Stated task: Please write out the material below exactly as given.
--- START OF Provided material ---
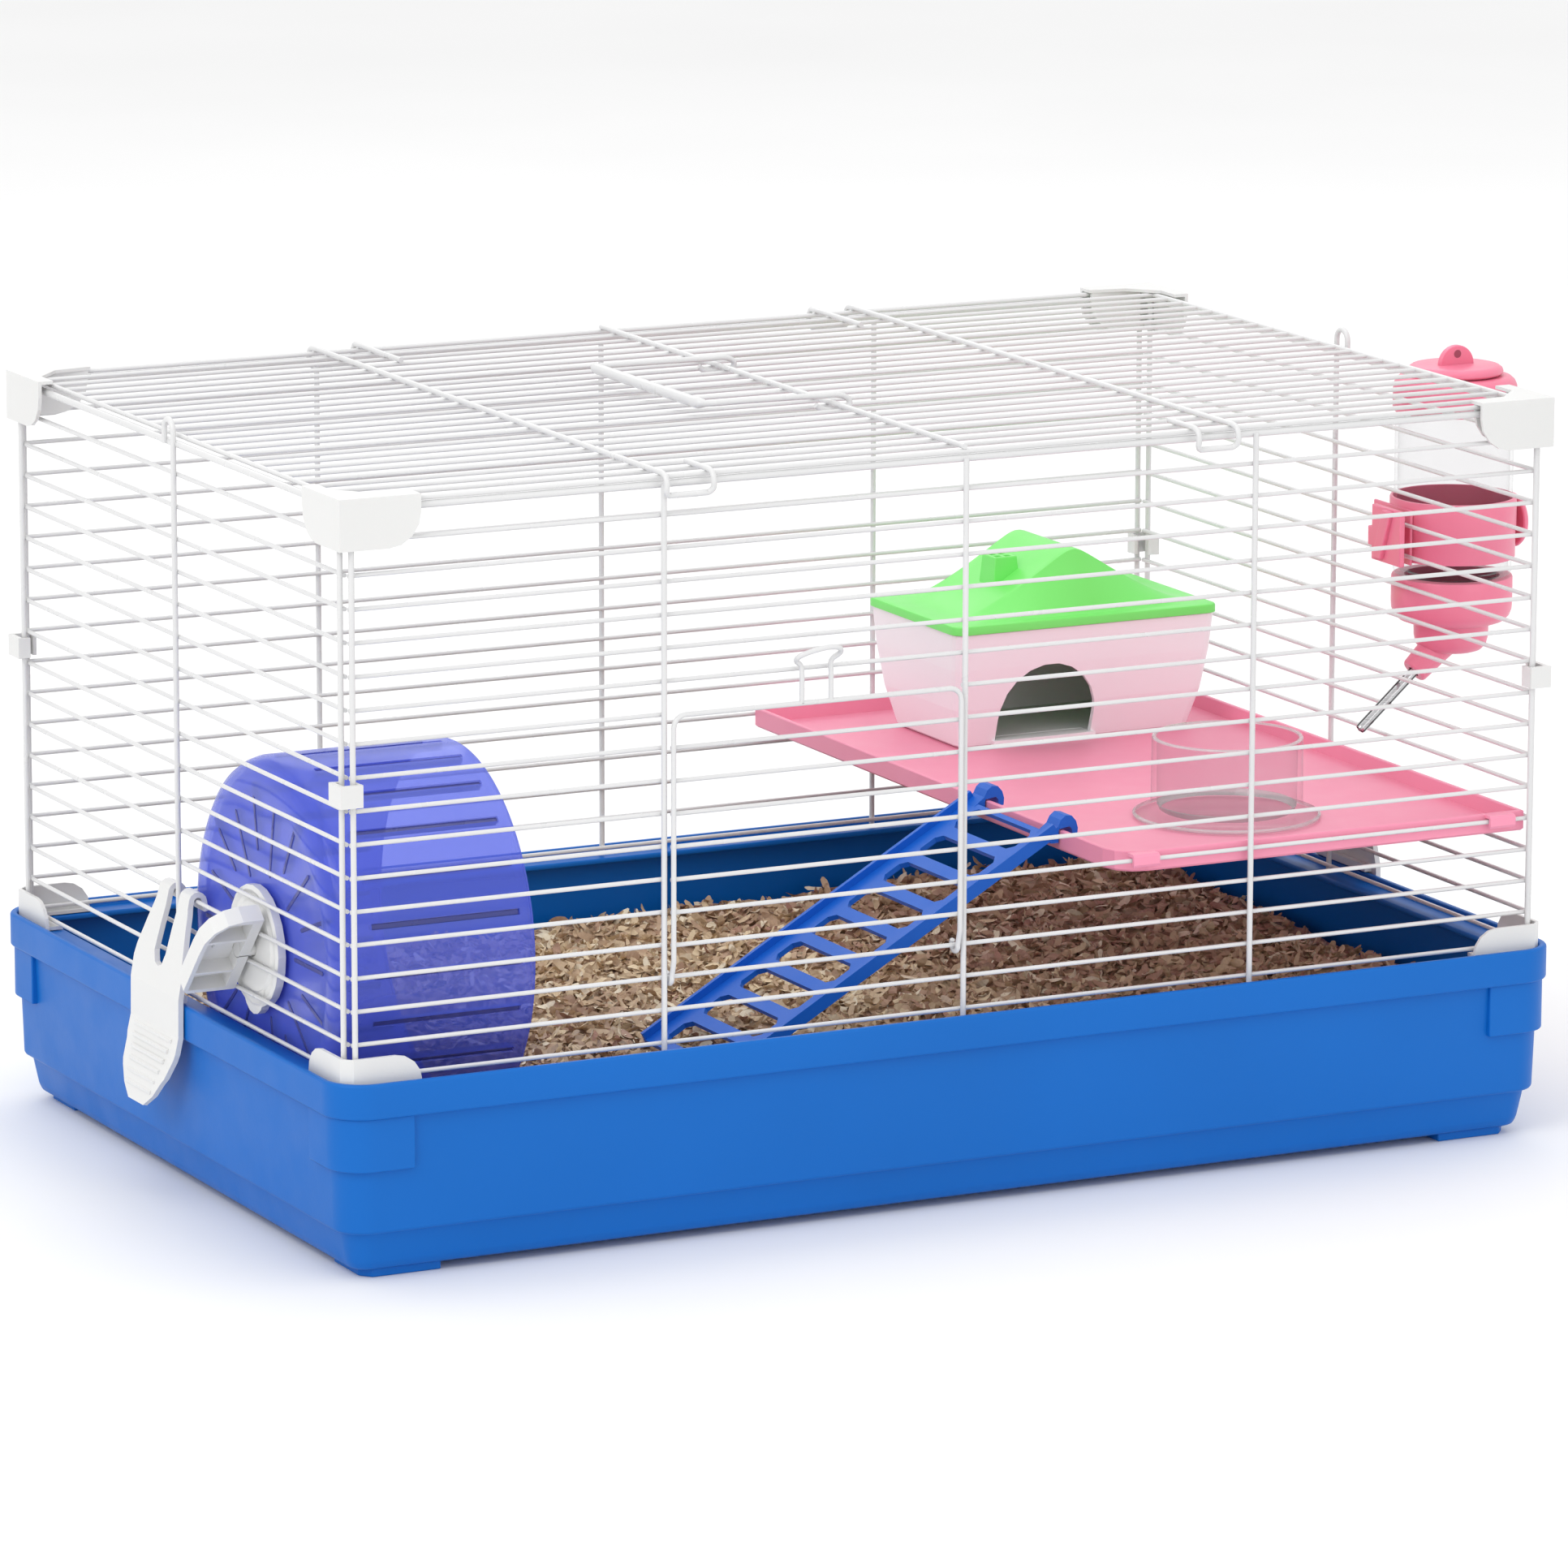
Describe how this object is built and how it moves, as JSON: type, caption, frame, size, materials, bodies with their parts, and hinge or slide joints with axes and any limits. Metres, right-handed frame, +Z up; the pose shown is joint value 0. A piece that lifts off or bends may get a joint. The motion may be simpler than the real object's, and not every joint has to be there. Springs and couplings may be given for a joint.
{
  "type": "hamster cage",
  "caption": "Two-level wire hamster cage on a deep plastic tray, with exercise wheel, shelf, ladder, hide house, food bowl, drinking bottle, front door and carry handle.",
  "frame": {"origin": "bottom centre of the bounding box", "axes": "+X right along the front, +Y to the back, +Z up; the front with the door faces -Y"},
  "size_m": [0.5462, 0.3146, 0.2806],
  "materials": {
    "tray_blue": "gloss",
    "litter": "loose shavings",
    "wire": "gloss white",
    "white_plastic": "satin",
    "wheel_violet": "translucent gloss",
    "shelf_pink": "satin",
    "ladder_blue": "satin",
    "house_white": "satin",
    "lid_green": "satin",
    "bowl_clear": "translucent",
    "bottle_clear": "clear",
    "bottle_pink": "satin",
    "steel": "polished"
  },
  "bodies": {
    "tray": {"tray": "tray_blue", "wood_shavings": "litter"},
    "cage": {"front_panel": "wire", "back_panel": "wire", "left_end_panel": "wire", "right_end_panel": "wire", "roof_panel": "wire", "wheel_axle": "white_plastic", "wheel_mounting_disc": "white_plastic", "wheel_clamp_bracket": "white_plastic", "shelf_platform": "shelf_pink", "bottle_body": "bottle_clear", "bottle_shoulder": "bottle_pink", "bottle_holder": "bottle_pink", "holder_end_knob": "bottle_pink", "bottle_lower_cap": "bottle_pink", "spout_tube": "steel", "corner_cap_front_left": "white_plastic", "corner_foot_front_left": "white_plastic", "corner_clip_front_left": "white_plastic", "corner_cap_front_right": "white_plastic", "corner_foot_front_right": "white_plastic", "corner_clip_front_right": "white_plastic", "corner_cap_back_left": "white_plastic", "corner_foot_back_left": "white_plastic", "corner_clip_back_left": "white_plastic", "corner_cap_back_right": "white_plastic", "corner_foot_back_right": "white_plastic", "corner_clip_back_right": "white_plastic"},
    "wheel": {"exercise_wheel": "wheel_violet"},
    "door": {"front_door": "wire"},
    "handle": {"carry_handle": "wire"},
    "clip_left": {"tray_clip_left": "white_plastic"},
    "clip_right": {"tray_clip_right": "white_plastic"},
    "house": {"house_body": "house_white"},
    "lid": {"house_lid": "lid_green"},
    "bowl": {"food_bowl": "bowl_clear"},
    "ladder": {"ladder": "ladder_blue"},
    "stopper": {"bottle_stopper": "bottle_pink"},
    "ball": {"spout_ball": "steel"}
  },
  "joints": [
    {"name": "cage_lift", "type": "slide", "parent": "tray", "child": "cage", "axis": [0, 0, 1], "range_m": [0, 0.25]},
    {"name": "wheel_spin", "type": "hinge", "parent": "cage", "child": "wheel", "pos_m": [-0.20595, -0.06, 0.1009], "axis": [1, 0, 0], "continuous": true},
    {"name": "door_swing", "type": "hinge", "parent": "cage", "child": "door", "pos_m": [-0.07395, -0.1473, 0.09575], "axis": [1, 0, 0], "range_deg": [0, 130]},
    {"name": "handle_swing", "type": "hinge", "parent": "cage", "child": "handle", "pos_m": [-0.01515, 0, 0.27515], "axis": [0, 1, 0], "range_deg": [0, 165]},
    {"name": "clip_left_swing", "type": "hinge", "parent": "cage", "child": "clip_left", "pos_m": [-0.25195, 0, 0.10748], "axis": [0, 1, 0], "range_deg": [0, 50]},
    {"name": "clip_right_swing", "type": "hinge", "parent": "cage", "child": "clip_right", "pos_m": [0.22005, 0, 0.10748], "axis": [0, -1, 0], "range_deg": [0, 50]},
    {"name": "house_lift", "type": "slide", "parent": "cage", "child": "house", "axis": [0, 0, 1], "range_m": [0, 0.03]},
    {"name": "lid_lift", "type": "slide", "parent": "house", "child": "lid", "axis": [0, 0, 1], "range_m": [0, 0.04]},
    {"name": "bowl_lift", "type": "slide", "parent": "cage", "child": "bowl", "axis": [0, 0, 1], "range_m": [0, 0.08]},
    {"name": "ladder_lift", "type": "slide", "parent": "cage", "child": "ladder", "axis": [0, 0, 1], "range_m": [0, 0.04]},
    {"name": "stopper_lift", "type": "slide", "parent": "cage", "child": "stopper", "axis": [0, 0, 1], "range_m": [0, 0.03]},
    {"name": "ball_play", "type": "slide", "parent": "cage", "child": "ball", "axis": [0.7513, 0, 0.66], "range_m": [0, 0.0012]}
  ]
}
--- END OF Provided material ---
Task result:
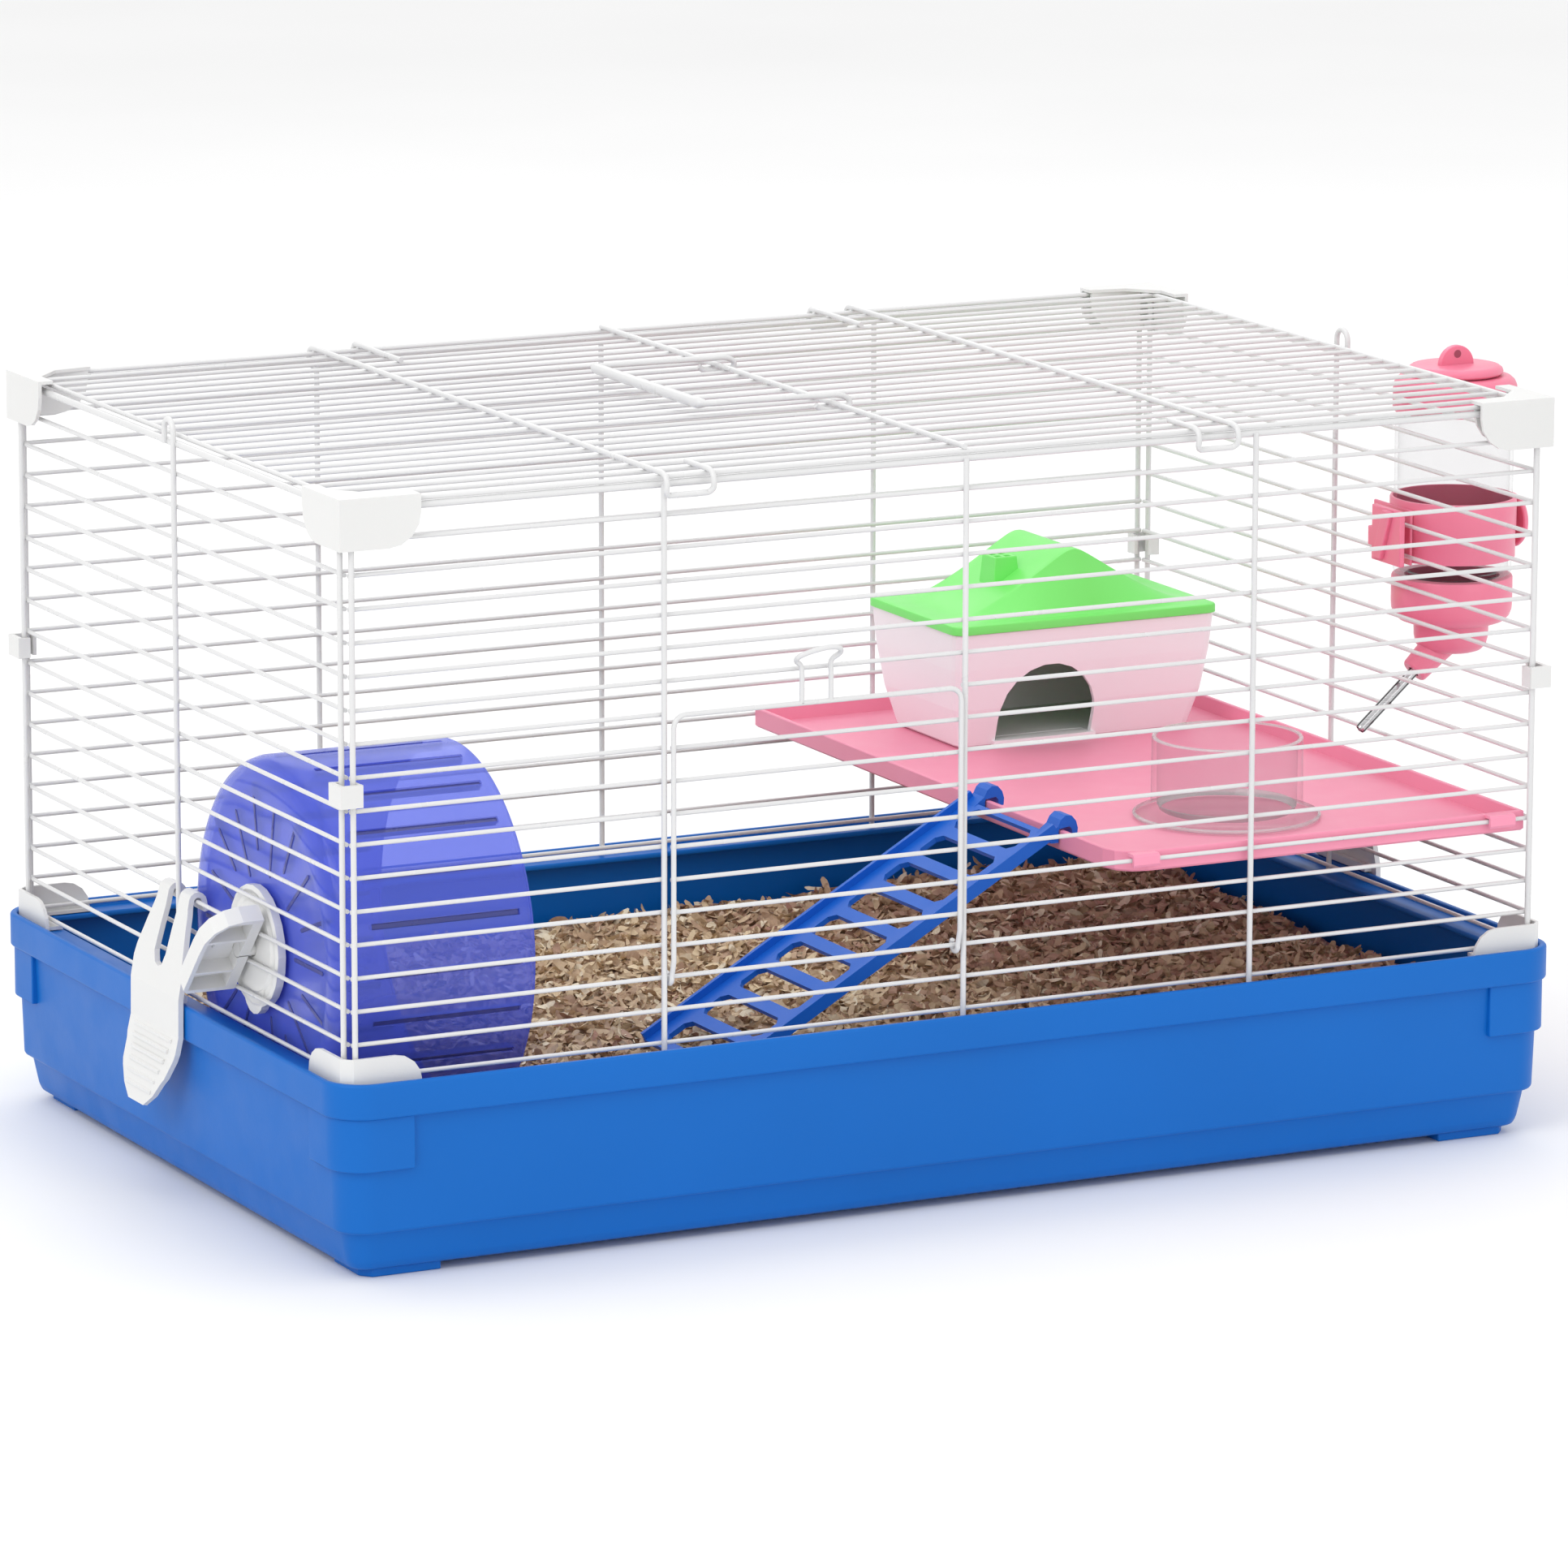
Describe how this object is built and how it moves, as JSON: type, caption, frame, size, materials, bodies with their parts, and hinge or slide joints with axes and any limits. Metres, right-handed frame, +Z up; the pose shown is joint value 0. A piece that lifts off or bends may get a joint. The motion may be simpler than the real object's, and not every joint has to be there. Springs and couplings may be given for a joint.
{
  "type": "hamster cage",
  "caption": "Two-level wire hamster cage on a deep plastic tray, with exercise wheel, shelf, ladder, hide house, food bowl, drinking bottle, front door and carry handle.",
  "frame": {"origin": "bottom centre of the bounding box", "axes": "+X right along the front, +Y to the back, +Z up; the front with the door faces -Y"},
  "size_m": [0.5462, 0.3146, 0.2806],
  "materials": {
    "tray_blue": "gloss",
    "litter": "loose shavings",
    "wire": "gloss white",
    "white_plastic": "satin",
    "wheel_violet": "translucent gloss",
    "shelf_pink": "satin",
    "ladder_blue": "satin",
    "house_white": "satin",
    "lid_green": "satin",
    "bowl_clear": "translucent",
    "bottle_clear": "clear",
    "bottle_pink": "satin",
    "steel": "polished"
  },
  "bodies": {
    "tray": {"tray": "tray_blue", "wood_shavings": "litter"},
    "cage": {"front_panel": "wire", "back_panel": "wire", "left_end_panel": "wire", "right_end_panel": "wire", "roof_panel": "wire", "wheel_axle": "white_plastic", "wheel_mounting_disc": "white_plastic", "wheel_clamp_bracket": "white_plastic", "shelf_platform": "shelf_pink", "bottle_body": "bottle_clear", "bottle_shoulder": "bottle_pink", "bottle_holder": "bottle_pink", "holder_end_knob": "bottle_pink", "bottle_lower_cap": "bottle_pink", "spout_tube": "steel", "corner_cap_front_left": "white_plastic", "corner_foot_front_left": "white_plastic", "corner_clip_front_left": "white_plastic", "corner_cap_front_right": "white_plastic", "corner_foot_front_right": "white_plastic", "corner_clip_front_right": "white_plastic", "corner_cap_back_left": "white_plastic", "corner_foot_back_left": "white_plastic", "corner_clip_back_left": "white_plastic", "corner_cap_back_right": "white_plastic", "corner_foot_back_right": "white_plastic", "corner_clip_back_right": "white_plastic"},
    "wheel": {"exercise_wheel": "wheel_violet"},
    "door": {"front_door": "wire"},
    "handle": {"carry_handle": "wire"},
    "clip_left": {"tray_clip_left": "white_plastic"},
    "clip_right": {"tray_clip_right": "white_plastic"},
    "house": {"house_body": "house_white"},
    "lid": {"house_lid": "lid_green"},
    "bowl": {"food_bowl": "bowl_clear"},
    "ladder": {"ladder": "ladder_blue"},
    "stopper": {"bottle_stopper": "bottle_pink"},
    "ball": {"spout_ball": "steel"}
  },
  "joints": [
    {"name": "cage_lift", "type": "slide", "parent": "tray", "child": "cage", "axis": [0, 0, 1], "range_m": [0, 0.25]},
    {"name": "wheel_spin", "type": "hinge", "parent": "cage", "child": "wheel", "pos_m": [-0.20595, -0.06, 0.1009], "axis": [1, 0, 0], "continuous": true},
    {"name": "door_swing", "type": "hinge", "parent": "cage", "child": "door", "pos_m": [-0.07395, -0.1473, 0.09575], "axis": [1, 0, 0], "range_deg": [0, 130]},
    {"name": "handle_swing", "type": "hinge", "parent": "cage", "child": "handle", "pos_m": [-0.01515, 0, 0.27515], "axis": [0, 1, 0], "range_deg": [0, 165]},
    {"name": "clip_left_swing", "type": "hinge", "parent": "cage", "child": "clip_left", "pos_m": [-0.25195, 0, 0.10748], "axis": [0, 1, 0], "range_deg": [0, 50]},
    {"name": "clip_right_swing", "type": "hinge", "parent": "cage", "child": "clip_right", "pos_m": [0.22005, 0, 0.10748], "axis": [0, -1, 0], "range_deg": [0, 50]},
    {"name": "house_lift", "type": "slide", "parent": "cage", "child": "house", "axis": [0, 0, 1], "range_m": [0, 0.03]},
    {"name": "lid_lift", "type": "slide", "parent": "house", "child": "lid", "axis": [0, 0, 1], "range_m": [0, 0.04]},
    {"name": "bowl_lift", "type": "slide", "parent": "cage", "child": "bowl", "axis": [0, 0, 1], "range_m": [0, 0.08]},
    {"name": "ladder_lift", "type": "slide", "parent": "cage", "child": "ladder", "axis": [0, 0, 1], "range_m": [0, 0.04]},
    {"name": "stopper_lift", "type": "slide", "parent": "cage", "child": "stopper", "axis": [0, 0, 1], "range_m": [0, 0.03]},
    {"name": "ball_play", "type": "slide", "parent": "cage", "child": "ball", "axis": [0.7513, 0, 0.66], "range_m": [0, 0.0012]}
  ]
}